Center provides prescription help

May 21, 2009|By MARLO BARNHART

HAGERSTOWN -- Since the inception of the Maryland Medbank program in 2000, Audrey Miller has watched the numbers of discount prescription drug recipients rise and fall with the economy.

She also has witnessed the breakaway of Washington County from the statewide Medbank program two years ago, forming the Medication Assistance Center for Washington County, of which she is director.

"We wanted an individual identity," Miller said. "Now, we can look a little deeper for grants."

And with a more localized identity, the center can more easily get funds from local fundraisers, such as a recent car show at Next Dimensions in Funkstown that brought in $1,200.

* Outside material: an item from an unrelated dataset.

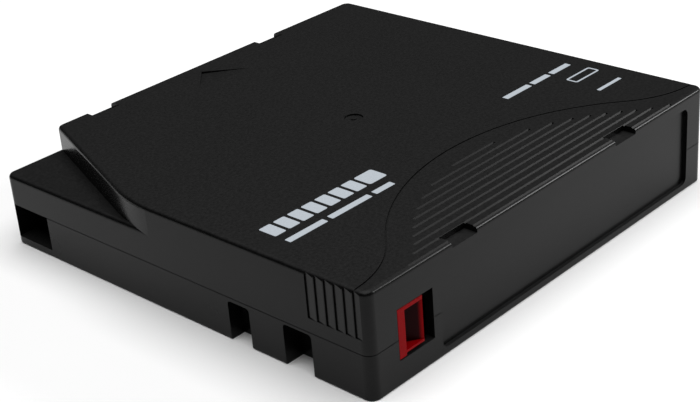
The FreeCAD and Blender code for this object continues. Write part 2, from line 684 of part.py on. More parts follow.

Housed at the Fennel Building at 324 E. Antietam St., Suite 201, the Medication Assistance Center can be reached at 301-393-3443.

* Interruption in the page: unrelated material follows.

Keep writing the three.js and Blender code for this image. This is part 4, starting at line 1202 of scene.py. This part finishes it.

Miller was on board from the beginning, working out of the office that dealt with clients in Allegany, Garrett and Washington counties.

"Our site was one of the first," Miller said.

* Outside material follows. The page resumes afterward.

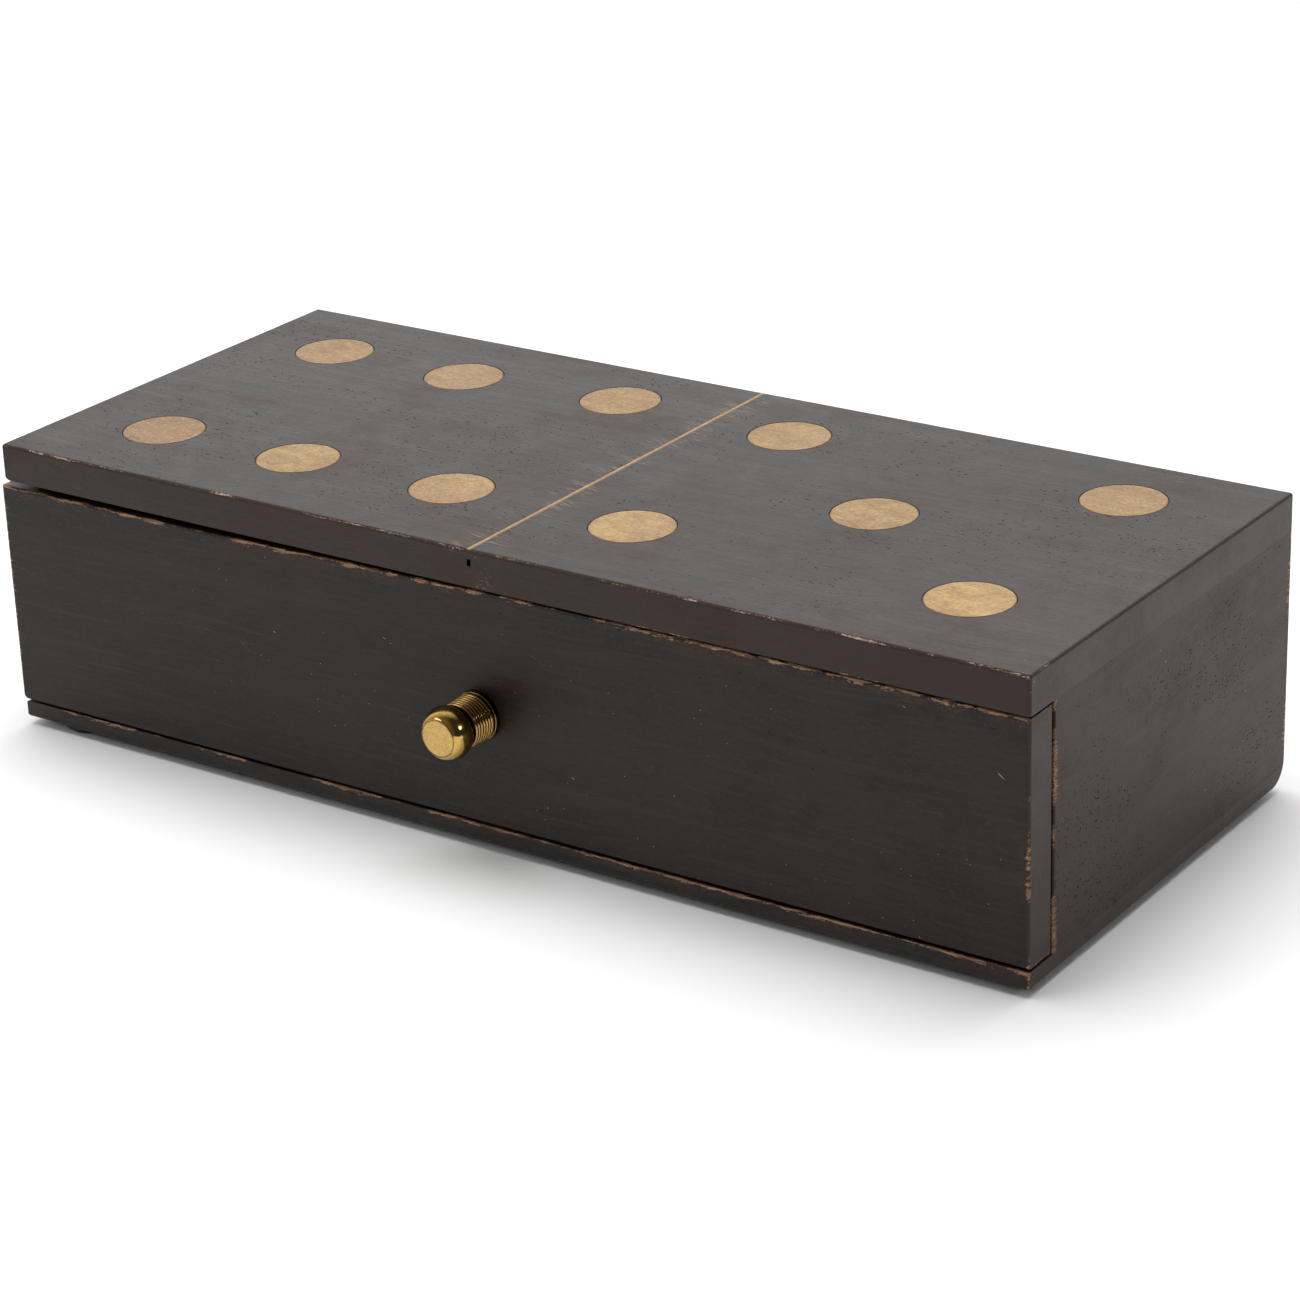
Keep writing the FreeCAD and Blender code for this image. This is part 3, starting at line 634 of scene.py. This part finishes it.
def make_floor():
    half = FLOOR_HALF
    corners = [(-half, -half, 0), (half, -half, 0), (half, half, 0), (-half, half, 0)]
    mesh = bpy.data.meshes.new("floor")
    mesh.from_pydata(corners, [], [(0, 1, 2, 3)])
    floor = bpy.data.objects.new("floor", mesh)
    bpy.context.scene.collection.objects.link(floor)
    mesh.materials.append(paper_floor("floor_paper"))


def area_light(name, place, aim, size, power, mirrored=True):
    """Softbox; one that isn't mirrored lights surfaces without showing as a reflection."""
    light = bpy.data.lights.new(name, "AREA")
    light.shape = "RECTANGLE"
    light.size, light.size_y = size
    light.energy = power
    lamp = bpy.data.objects.new(name, light)
    lamp.location = place
    lamp.rotation_euler = (Vector(aim) - Vector(place)).to_track_quat("-Z", "Y").to_euler()
    lamp.visible_glossy = mirrored
    bpy.context.scene.collection.objects.link(lamp)


def make_world():
    """Studio lit by its walls: bright behind and left, faint in front, dim to the right."""
    world = bpy.data.worlds.new("studio")
    world.use_nodes = True
    tree = world.node_tree
    direction = tree.nodes.new("ShaderNodeTexCoord").outputs["Generated"]
    total = tree.nodes.new("ShaderNodeMath")
    for socket, (towards, *levels) in zip(total.inputs, WALLS):
        facing = tree.nodes.new("ShaderNodeVectorMath")
        facing.operation = "DOT_PRODUCT"
        facing.inputs[1].default_value = Vector(towards).normalized()
        tree.links.new(direction, facing.inputs[0])
        fall = tree.nodes.new("ShaderNodeMapRange")
        fall.interpolation_type = "SMOOTHSTEP"
        tree.links.new(facing.outputs["Value"], fall.inputs["Value"])
        for label, level in zip(("From Min", "From Max", "To Min", "To Max"), levels):
            fall.inputs[label].default_value = level
        tree.links.new(fall.outputs["Result"], socket)
    background = tree.nodes["Background"]
    background.inputs["Color"].default_value = (1.0, 1.0, 1.0, 1.0)
    tree.links.new(total.outputs[0], background.inputs["Strength"])
    bpy.context.scene.world = world


def make_light():
    make_world()
    area_light("softbox_top", (-0.1, 0.1, 1.4), (0, 0, 0.03), (1.4, 1.1), 21.5, mirrored=False)
    area_light("softbox_left", (-0.85, -1.05, 0.85), (0, 0, 0.04), (0.7, 0.5), 3.3)
    area_light("softbox_right", (1.25, 0.10, 0.72), (0, 0, 0.04), (0.22, 0.22), 2.0)


def make_camera():
    """Camera from its angles and place, level along its own horizon but for the roll."""
    azimuth = math.radians(CAMERA_AZIMUTH)
    elevation = math.radians(CAMERA_ELEVATION)
    roll = math.radians(CAMERA_ROLL)
    back = Vector((math.sin(azimuth) * math.cos(elevation),
                   -math.cos(azimuth) * math.cos(elevation),
                   math.sin(elevation)))
    level = Vector((math.cos(azimuth), math.sin(azimuth), 0))
    upright = back.cross(level)
    right = level * math.cos(roll) - upright * math.sin(roll)
    up = upright * math.cos(roll) + level * math.sin(roll)
    data = bpy.data.cameras.new("camera")
    data.sensor_width = SENSOR_WIDTH
    data.lens = CAMERA_LENS
    data.clip_start = 0.05
    camera = bpy.data.objects.new("camera", data)
    turn = Matrix((right, up, back)).transposed().to_4x4()
    camera.matrix_world = Matrix.Translation(Vector(CAMERA_PLACE) * MM) @ turn
    bpy.context.scene.collection.objects.link(camera)
    bpy.context.scene.camera = camera


dress_case()
dress_drawer()
dress_dominoes()
dress_metal()
dress_feet()
make_floor()
make_light()
make_camera()
bpy.context.scene.view_settings.view_transform = "Standard"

Baltimore City and Baltimore County then came on board and the movement spread through the state.

Medbank supplies prescription medications to low-income Marylanders who lack other prescription drug coverage. Since its inception, Medbank has distributed $90 million in free medication to 32,000 patients statewide.

Medbank is administered by a private entity that partners with pharmaceutical companies to distribute the medications.

Washington County Hospital provides the center with space, utilities and other needs, Miller said. Since the breakaway, the local center is getting only $20,000 so a movement is on to secure more funds to keep the work going.

Nine years ago, the center's work was aimed at any Washington County resident without prescription insurance. At that time, there was no Medicare D prescription assistance for older residents, Miller said.

Now, the center's work focuses more on the working poor and those who have lost or are losing their jobs, Miller said.

"We are trying to keep them out of the emergency room so we work closely with the hospital social workers and then we follow up," she said.

Most of the assistance comes in the form of lower-cost maintenance medications. Miller said the cost is linked to the household income eligibility requirements.

"There are also discount cards for other medications," Miller said. "Quite a few pharmacies participate."

Initial screening is conducted over the telephone with prospective clients. Then, documentation is submitted in person at the office.

"At any one time, we have around 350 clients," Miller said.

That number is growing because of the economy, she said.

A medical assistant by training, Miller is a Pennsylvania native. She is married and has two children.